Investigating HCV escape mechanisms towards a broadly neutralising monoclonal antibody, MAb24 (#33)

Jun Gu 1 2 , Patricia Vietheer 1 , Yousef Alhammad 1 2 , Pantelis Poumbourios 1 2 , Heidi E Drummer 1 2 3
  1. Viral Fusion Laboratory, Burnet Institute, Melbourne, VIC , Australia
  2. Department of Microbiology, Monash University, Clayton, VIC, Australia
  3. Department of Microbiology and Immunology, University of Melbourne, Parkville, VIC, Australia

Hepatitis C virus (HCV) affects 200 million people worldwide.  It causes chronic liver diseases and is the main indicator for liver transplantation in developed countries.  Given its huge genetic diversity and high mutation rate, the development of a universal HCV vaccine is challenging.  Previous studies showed that HCV surface glycoprotein E2 interacts directly with its major host cell receptor CD81 and is the main target of antibody response.  Neutralizing antibodies targeting E2 can prevent infection both in vitro and in vivo.  Thus, generating an early broadly neutralizing antibody (brNAb) response against E2 will prevent the infection by diverse strains of HCV.

MAb24 is a mouse monoclonal brNAb elicited in response to immunization with Delta3TM, a lead vaccine candidate developed by our group that contains the highly conserved minimal core domain of E2.  Biochemical analyses indicate that MAb24 cross reacts with E2 from six major genotypes and inhibits E2-CD81 interaction.  Epitope mapping revealed that MAb24 recognises region that partially overlaps with previously characterized MAbs but also recognises distinct residues on E2.  Therefore, MAb24 has potential for as an immunotherapeutic agent. 

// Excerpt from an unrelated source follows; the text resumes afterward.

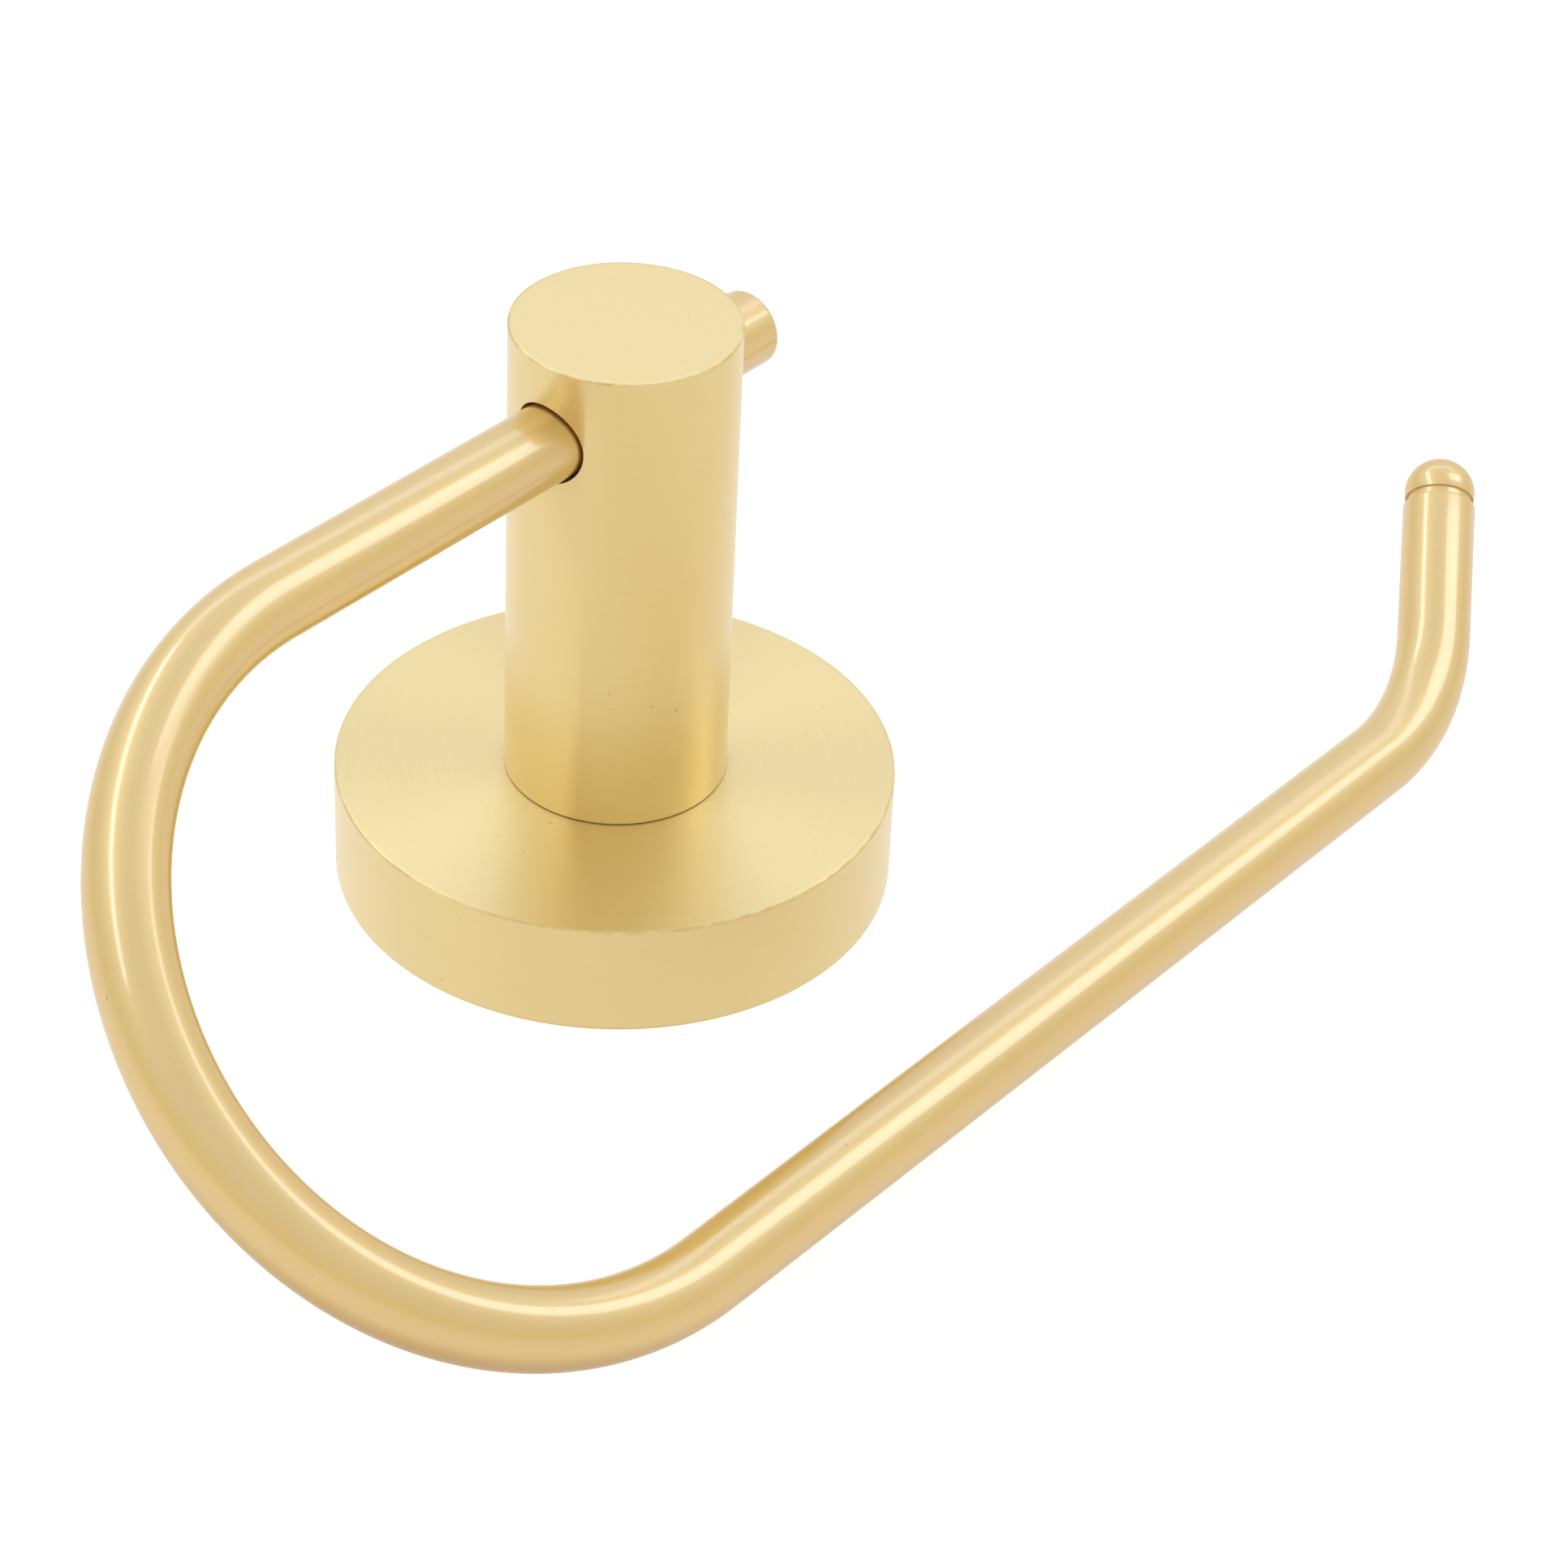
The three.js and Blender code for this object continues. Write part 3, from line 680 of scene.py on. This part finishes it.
def make_hanger_rod():
    shape = bmesh.new()
    facing = Matrix.Translation((ROD_SHORT_END, 0, 0)) @ Matrix.Rotation(math.radians(90), 4, "Y")
    bmesh.ops.create_circle(shape, cap_ends=True, segments=ROD_STEPS, radius=ROD_RADIUS, matrix=facing)
    ring = shape.edges[:]

    def draw_out(edges, way):
        grown = bmesh.ops.extrude_edge_only(shape, edges=edges)["geom"]
        bmesh.ops.translate(shape, verts=[v for v in grown if isinstance(v, bmesh.types.BMVert)], vec=way)
        return [e for e in grown if isinstance(e, bmesh.types.BMEdge)]

    def bend(edges, centre, angle, steps):
        corners = list({v for e in edges for v in e.verts})
        made = bmesh.ops.spin(shape, geom=corners + edges, cent=centre, axis=(0, 0, 1), dvec=(0, 0, 0),
                              angle=angle, steps=steps, use_merge=False, use_duplicate=False)
        return [e for e in made["geom_last"] if isinstance(e, bmesh.types.BMEdge)]

    def at_short_end(a, b):
        return min(a.x, b.x) > ROD_SHORT_END - WELD and a.y > -ROD_LEAD

    ring = draw_out(ring, (-ROD_SHORT_END - ROD_LEAD, 0, 0))
    ring = bend(ring, (-ROD_LEAD, -BEND_RADIUS, 0), math.pi, HALF_TURN_STEPS)
    ring = draw_out(ring, (ARM_LENGTH, 0, 0))
    ring = bend(ring, tip_bend_centre, TIP_BEND, TIP_BEND_STEPS)
    ring = draw_out(ring, TIP_STRAIGHT * tip_way)
    bmesh.ops.edgeloop_fill(shape, edges=ring)
    bmesh.ops.recalc_face_normals(shape, faces=shape.faces[:])
    round_edges(shape, SHORT_END_ROUND, at_short_end, segments=5)
    round_edges(shape, TIP_END_ROUND, lambda a, b: min(a.x, b.x) > arm_end)
    bore_end = rod_end - (TIP_PLUG_LENGTH + TIP_FIT) * tip_way
    shape = carve(shape, rod_shape(TIP_PLUG_RADIUS + TIP_FIT, bore_end, rod_end + MM * tip_way))
    mark_bar_place(shape, bar_place)
    bmesh.ops.transform(shape, matrix=hook_place, verts=shape.verts[:])
    piece = finish_piece("bent_rod", shape, satin_rod_brass, "hook", ROD_SHARP_ABOVE)
    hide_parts("hanger_rod")


make_hanger_rod()

# --- Ball tip -------------------------------------------------------------------------------------
# Small turned ball that closes the rod's open end. Its neck leaves a fine groove, and its plug is
# pressed into the rod.

BALL_RADIUS = 3.9 * MM
GROOVE_WIDTH = 0.9 * MM
GROOVE_DEPTH = 0.45 * MM
BALL_CENTRE_ABOVE_GROOVE = 0.95 * MM
NECK_GAP = 0.1 * MM
BALL_STEPS = 40
BALL_ROUND_STEPS = 96


def make_ball_tip():
    centre = GROOVE_WIDTH + BALL_CENTRE_ABOVE_GROOVE
    lowest = -math.asin(BALL_CENTRE_ABOVE_GROOVE / BALL_RADIUS)
    neck = ROD_RADIUS - GROOVE_DEPTH
    outline = [(0, -TIP_PLUG_LENGTH), (TIP_PLUG_RADIUS, -TIP_PLUG_LENGTH), (TIP_PLUG_RADIUS, NECK_GAP),
               (neck, NECK_GAP), (neck, GROOVE_WIDTH)]
    for i in range(BALL_STEPS):
        angle = lowest + (math.pi / 2 - lowest) * i / BALL_STEPS
        outline.append((BALL_RADIUS * math.cos(angle), centre + BALL_RADIUS * math.sin(angle)))
    outline.append((0, centre + BALL_RADIUS))
    ball = turned(outline, BALL_ROUND_STEPS)
    mark_bar_place(ball, lambda co: (co.z, co.x, co.y))
    facing = tip_way.to_track_quat("Z", "Y").to_matrix().to_4x4()
    bmesh.ops.transform(ball, matrix=hook_place @ Matrix.Translation(rod_end) @ facing, verts=ball.verts[:])
    piece = finish_piece("ball_end", ball, satin_rod_brass, "hook", ROD_SHARP_ABOVE)
    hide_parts("ball_tip")


make_ball_tip()

# --- Post screw and its washers -------------------------------------------------------------------
# Stainless M6 button-head screw that pulls the post down on the rosette's face from inside the cup,
# over a flat washer and a split spring washer. Only the open back shows them.

FLAT_WASHER_RADIUS = 9 * MM
WASHER_BORE_RADIUS = 3.3 * MM
WASHER_EDGE_ROUND = 0.12 * MM
SPRING_WASHER_SPLIT = 0.8 * MM
SPRING_SPLIT_SLANT = math.radians(12)
SCREW_RADIUS = 3 * MM
SCREW_PITCH = 1 * MM
SCREW_HEAD_HEIGHT = 3.3 * MM
SCREW_CROWN_RADIUS = 3.3 * MM
SCREW_CROWN_HEIGHT = 1.8 * MM
SCREW_CROWN_STEPS = 8
SCREW_KEY = 4 * MM
SCREW_KEY_DEPTH = 2 * MM
SCREW_TIP_BEVEL = 0.6 * MM
THREAD_DEPTH_PER_PITCH = 0.6
THREAD_CREST = (0.45, 0.55)
STEEL_DULL = "#B4B3AF"
STEEL_BRIGHT = "#D2D0CB"
STEEL_ROUGHNESS = (0.24, 0.4)
MOTTLES_PER_METRE = 900.0
TOOL_MARKS_PER_METRE = 4000.0
TOOL_MARK_DEPTH = 0.003 * MM


def stainless_steel():
    """Bright-drawn stainless steel: pale grey, with a slight mottle and fine marks from the tools."""
    material, tree, out = new_material("stainless steel")
    place = add_node(tree, "ShaderNodeTexCoord").outputs["Object"]
    mottle = add_node(tree, "ShaderNodeTexNoise", {
        "Vector": place, "Scale": MOTTLES_PER_METRE, "Detail": 4.0})
    marks = add_node(tree, "ShaderNodeTexNoise", {
        "Vector": place, "Scale": TOOL_MARKS_PER_METRE, "Detail": 2.0})
    tone = add_node(tree, "ShaderNodeMix", {
        "Factor": mottle.outputs["Fac"], "A": linear(STEEL_DULL), "B": linear(STEEL_BRIGHT)},
        data_type="RGBA")
    rough = add_node(tree, "ShaderNodeMapRange", {
        "Value": mottle.outputs["Fac"], "To Min": STEEL_ROUGHNESS[0], "To Max": STEEL_ROUGHNESS[1]})
    relief = add_node(tree, "ShaderNodeBump", {
        "Height": marks.outputs["Fac"], "Strength": 1.0, "Distance": TOOL_MARK_DEPTH})
    metal = add_node(tree, "ShaderNodeBsdfPrincipled", {
        "Base Color": tone.outputs["Result"], "Metallic": 1.0, "Roughness": rough.outputs["Result"],
        "Normal": relief.outputs[0]})
    tree.links.new(metal.outputs[0], out.inputs["Surface"])
    return material


screw_steel = stainless_steel()


def washer_shape(outer, low, high):
    shape = turned([(WASHER_BORE_RADIUS, low), (outer, low), (outer, high), (WASHER_BORE_RADIUS, high)])
    round_edges(shape, WASHER_EDGE_ROUND, lambda a, b: True)
    return shape


def thread_ridges(radius, low, high, pitch):
    """The outline of a screw thread between two heights. Its ridges are drawn as rings."""
    root = radius - THREAD_DEPTH_PER_PITCH * pitch
    outline = [(root, low)]
    for i in range(int((high - low) / pitch)):
        start = low + i * pitch
        outline += [(radius, start + crest * pitch) for crest in THREAD_CREST] + [(root, start + pitch)]
    return outline


def hex_key_hole(across_flats, low, high):
    return rod_shape(across_flats / 2 / math.cos(math.radians(30)), (0, 0, low), (0, 0, high), 6)


def make_washers():
    low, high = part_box("flat_washer")
    washer = washer_shape(FLAT_WASHER_RADIUS, low.z, high.z)
    piece = finish_piece("flat_washer_disc", washer, screw_steel, "holder")
    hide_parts("flat_washer")
    low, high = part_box("spring_washer")
    washer = washer_shape(high.y, low.z, high.z)
    split = bmesh.new()
    bmesh.ops.create_cube(split, size=1.0, matrix=Matrix.Translation((high.y, 0, (low.z + high.z) / 2))
                          @ Matrix.Rotation(SPRING_SPLIT_SLANT, 4, "X")
                          @ Matrix.Diagonal((high.y * 2, SPRING_WASHER_SPLIT, high.y, 1)))
    washer = carve(washer, split)
    piece = finish_piece("split_washer", washer, screw_steel, "holder")
    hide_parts("spring_washer")


def make_post_screw():
    low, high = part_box("post_screw")
    head = high.x
    dome = []
    for i in range(SCREW_CROWN_STEPS + 1):
        angle = math.pi / 2 * i / SCREW_CROWN_STEPS
        dome.append((SCREW_CROWN_RADIUS + (head - SCREW_CROWN_RADIUS) * math.sin(angle),
                     low.z + SCREW_CROWN_HEIGHT * (1 - math.cos(angle))))
    under_head = low.z + SCREW_HEAD_HEIGHT
    tip = high.z - SCREW_TIP_BEVEL
    ridges = thread_ridges(SCREW_RADIUS, under_head, tip, SCREW_PITCH)
    screw = turned([(0, low.z), *dome, (head, under_head), *ridges, (ridges[-1][0], high.z), (0, high.z)])
    screw = carve(screw, hex_key_hole(SCREW_KEY, low.z - MM, low.z + SCREW_KEY_DEPTH))
    piece = finish_piece("button_head_screw", screw, screw_steel, "holder")
    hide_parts("post_screw")


make_washers()
make_post_screw()

# --- Grub screws ----------------------------------------------------------------------------------
# Two stainless M4 grub screws on the underside: one holds the rosette on the bracket's flat, and the
# other clamps the rod in the post. Each turns with a 2 mm hex key and ends in a blunt point.

GRUB_RADIUS = 2 * MM
GRUB_PITCH = 0.7 * MM
GRUB_POINT_LENGTH = 1 * MM
GRUB_KEY = 2 * MM
GRUB_STEPS = 128


def make_grub_screw(name, node, body):
    low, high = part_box(node)
    length = high.y - low.y
    ridges = thread_ridges(GRUB_RADIUS, GRUB_POINT_LENGTH, length, GRUB_PITCH)
    screw = turned([
        (0, 0), (GRUB_RADIUS - GRUB_POINT_LENGTH, 0), *ridges, (ridges[-1][0], length), (0, length)],
        GRUB_STEPS)
    screw = carve(screw, hex_key_hole(GRUB_KEY, length - GRUB_KEY, length + MM))
    along_y = Matrix.Rotation(math.radians(-90), 4, "X")
    place = Matrix.Translation((0, low.y, (low.z + high.z) / 2)) @ along_y
    bmesh.ops.transform(screw, matrix=place, verts=screw.verts[:])
    piece = finish_piece(name, screw, screw_steel, body)
    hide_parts(node)


make_grub_screw("rosette_clamp_screw", "rosette_grub_screw", "rosette_screw")
make_grub_screw("rod_clamp_screw", "rod_grub_screw", "rod_screw")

Antibodies of similar specificity to MAb24 can be elicited during natural HCV infection. In this study we used MAb24 to determine how HCV can escape antibody-mediated neutralization. The Huh 7.5 liver cell line was infected with cell culture derived HCV in the presence of a 90% neutralizing dose of MAb24 and serially passaged in the presence of MAb24 in vitro.  After 9 passages, MAb24 resistant virus was detected.  Sequencing of the viral cDNA revealed that escape to MAb24 involves acquisition of an N415D mutation, which is a direct change in the MAb24 epitope region and increases viral affinity for CD81. The escape mechanism may involve an increased ability of the virus to mediate cell-cell spread. In conclusion, we hope to better understand the specificity of brNAbs and the mechanism of viral escape. This will aid vaccine design.